Afghans Protest After the US Kills Father of Five
A man touches the forehead of a loved one killed
in a US-NATO pre-dawn attack on Mehtar Lam,
in Laghman province. Photo: AP/Rahmat Gul
[Note: This photo is from an earlier US atrocity.] The official statement reads largely the same as the others do. “An individual with a weapon” is spotted during the raid and after being determined a threat “was shot and killed.” Other than a protest in Jalalabad nothing was unusual. Most of the time the story would end there. We would never hear who the “individual” was, we certainly would never hear that troops ransacked the home during the raid. In ordinary cases, this would be just another Afghan with a gun, killed by NATO troops and chalked up as a combat death.

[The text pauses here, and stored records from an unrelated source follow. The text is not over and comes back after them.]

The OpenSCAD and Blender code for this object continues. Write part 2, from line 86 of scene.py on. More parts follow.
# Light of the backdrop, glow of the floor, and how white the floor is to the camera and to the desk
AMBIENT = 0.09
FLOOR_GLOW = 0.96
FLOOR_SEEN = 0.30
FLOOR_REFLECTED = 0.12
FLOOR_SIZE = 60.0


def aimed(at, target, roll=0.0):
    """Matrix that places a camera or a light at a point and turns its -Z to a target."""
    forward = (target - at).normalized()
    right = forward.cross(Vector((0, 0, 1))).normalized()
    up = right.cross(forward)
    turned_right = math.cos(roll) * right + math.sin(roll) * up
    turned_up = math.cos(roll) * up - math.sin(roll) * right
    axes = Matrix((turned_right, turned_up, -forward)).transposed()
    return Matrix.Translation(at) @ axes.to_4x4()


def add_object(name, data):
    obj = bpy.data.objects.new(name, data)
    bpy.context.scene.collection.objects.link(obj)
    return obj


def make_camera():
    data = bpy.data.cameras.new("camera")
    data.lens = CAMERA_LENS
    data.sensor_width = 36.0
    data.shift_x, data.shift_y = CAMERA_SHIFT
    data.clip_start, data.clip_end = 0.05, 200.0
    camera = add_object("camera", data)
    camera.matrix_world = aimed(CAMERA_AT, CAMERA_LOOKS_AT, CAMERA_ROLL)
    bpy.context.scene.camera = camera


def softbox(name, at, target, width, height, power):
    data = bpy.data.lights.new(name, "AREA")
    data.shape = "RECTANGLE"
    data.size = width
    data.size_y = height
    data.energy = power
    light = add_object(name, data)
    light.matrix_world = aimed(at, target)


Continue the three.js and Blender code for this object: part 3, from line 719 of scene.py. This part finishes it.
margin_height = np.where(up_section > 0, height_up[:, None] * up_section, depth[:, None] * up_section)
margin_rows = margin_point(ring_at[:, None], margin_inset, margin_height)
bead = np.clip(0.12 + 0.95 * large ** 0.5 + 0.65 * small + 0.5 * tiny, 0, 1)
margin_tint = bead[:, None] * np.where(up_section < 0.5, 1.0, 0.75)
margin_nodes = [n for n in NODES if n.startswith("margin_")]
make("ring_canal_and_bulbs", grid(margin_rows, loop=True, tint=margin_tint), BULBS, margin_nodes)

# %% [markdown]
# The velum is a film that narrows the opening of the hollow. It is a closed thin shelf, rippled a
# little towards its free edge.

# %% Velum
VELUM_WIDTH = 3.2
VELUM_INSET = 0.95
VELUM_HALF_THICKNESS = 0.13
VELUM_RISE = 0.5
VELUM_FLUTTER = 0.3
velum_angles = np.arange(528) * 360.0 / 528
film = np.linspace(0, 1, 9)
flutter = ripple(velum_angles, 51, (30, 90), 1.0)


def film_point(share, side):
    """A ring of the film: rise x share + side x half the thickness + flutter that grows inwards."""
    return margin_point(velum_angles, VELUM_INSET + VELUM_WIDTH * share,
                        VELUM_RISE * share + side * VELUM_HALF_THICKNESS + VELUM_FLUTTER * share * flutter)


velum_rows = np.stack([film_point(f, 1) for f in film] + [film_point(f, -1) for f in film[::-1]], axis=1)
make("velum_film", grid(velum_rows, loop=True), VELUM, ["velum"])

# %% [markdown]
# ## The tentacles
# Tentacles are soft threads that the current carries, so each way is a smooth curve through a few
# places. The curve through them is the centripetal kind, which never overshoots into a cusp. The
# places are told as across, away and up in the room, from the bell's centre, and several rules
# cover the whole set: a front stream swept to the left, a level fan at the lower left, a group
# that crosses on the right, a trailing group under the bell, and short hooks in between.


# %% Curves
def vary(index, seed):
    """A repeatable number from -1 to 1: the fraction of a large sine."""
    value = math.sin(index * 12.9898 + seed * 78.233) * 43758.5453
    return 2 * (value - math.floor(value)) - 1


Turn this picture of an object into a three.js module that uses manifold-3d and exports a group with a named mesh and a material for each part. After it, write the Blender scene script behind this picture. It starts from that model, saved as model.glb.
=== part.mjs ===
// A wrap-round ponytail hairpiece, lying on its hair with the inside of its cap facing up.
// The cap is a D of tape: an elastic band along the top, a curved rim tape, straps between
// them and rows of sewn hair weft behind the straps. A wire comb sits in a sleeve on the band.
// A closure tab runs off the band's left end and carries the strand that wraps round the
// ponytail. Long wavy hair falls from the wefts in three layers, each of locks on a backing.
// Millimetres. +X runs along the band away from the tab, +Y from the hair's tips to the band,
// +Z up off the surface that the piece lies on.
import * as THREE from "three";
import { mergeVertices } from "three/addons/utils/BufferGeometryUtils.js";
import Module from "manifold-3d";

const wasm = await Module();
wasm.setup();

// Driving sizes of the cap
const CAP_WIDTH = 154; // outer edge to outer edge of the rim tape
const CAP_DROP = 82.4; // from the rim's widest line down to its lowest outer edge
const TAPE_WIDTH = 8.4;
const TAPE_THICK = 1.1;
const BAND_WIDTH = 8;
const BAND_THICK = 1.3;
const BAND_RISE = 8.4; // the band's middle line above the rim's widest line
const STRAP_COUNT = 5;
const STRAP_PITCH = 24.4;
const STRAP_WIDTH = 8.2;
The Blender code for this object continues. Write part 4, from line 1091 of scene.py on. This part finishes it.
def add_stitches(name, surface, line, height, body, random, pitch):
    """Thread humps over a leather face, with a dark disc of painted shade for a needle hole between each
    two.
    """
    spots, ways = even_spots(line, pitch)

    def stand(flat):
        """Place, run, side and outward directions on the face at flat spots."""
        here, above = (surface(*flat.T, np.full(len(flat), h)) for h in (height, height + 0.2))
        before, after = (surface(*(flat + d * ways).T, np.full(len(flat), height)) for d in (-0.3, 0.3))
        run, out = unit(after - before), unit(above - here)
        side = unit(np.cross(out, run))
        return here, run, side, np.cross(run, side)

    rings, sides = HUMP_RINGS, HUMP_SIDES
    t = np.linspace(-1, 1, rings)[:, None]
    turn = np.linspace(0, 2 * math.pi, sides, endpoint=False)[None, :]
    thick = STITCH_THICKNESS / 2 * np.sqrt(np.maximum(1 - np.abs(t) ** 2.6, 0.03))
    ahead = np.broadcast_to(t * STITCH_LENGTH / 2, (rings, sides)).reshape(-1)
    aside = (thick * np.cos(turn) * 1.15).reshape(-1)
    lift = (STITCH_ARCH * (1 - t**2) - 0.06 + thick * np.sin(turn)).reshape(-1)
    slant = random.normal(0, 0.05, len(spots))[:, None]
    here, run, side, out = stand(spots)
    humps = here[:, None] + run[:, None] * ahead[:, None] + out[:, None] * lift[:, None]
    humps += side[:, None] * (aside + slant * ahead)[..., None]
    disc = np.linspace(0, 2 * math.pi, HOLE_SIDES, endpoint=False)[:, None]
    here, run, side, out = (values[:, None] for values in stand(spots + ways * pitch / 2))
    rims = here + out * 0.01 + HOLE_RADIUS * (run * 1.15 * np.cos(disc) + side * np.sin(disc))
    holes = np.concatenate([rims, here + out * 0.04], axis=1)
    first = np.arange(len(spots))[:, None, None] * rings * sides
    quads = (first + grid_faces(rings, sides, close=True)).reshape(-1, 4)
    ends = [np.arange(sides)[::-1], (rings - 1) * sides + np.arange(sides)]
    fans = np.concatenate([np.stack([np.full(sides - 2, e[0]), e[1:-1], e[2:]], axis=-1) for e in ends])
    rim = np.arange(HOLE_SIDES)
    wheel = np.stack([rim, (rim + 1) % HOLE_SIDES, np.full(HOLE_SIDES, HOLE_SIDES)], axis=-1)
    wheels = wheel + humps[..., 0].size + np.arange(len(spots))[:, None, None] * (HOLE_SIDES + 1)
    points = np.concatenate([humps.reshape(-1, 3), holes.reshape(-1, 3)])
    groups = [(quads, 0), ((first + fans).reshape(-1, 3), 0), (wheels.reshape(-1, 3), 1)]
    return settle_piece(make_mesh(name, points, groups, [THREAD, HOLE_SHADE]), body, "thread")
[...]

But this time we do know the victim. Amanullah, a 30 year old auto mechanic and father of five, who made a panicked phone call to his distant relative, Afghan MP Safiya Sidiqi, that the family compound was being raided by what he assumed was a “gang of thieves.” He had no reason to think anything different [They were no different. They are a gang of thieves and murderers.]. After all, who figures that the US would launch a night raid against the family home of a member of parliament? Shot six times by the raiding US troops, including in the face and heart, Amanullah was slain on the spot. In the raid, the US troops handcuffed everyone in the compound and took fingerprints, they claimed they were looking for a “Taliban facilitator.” They never did find him.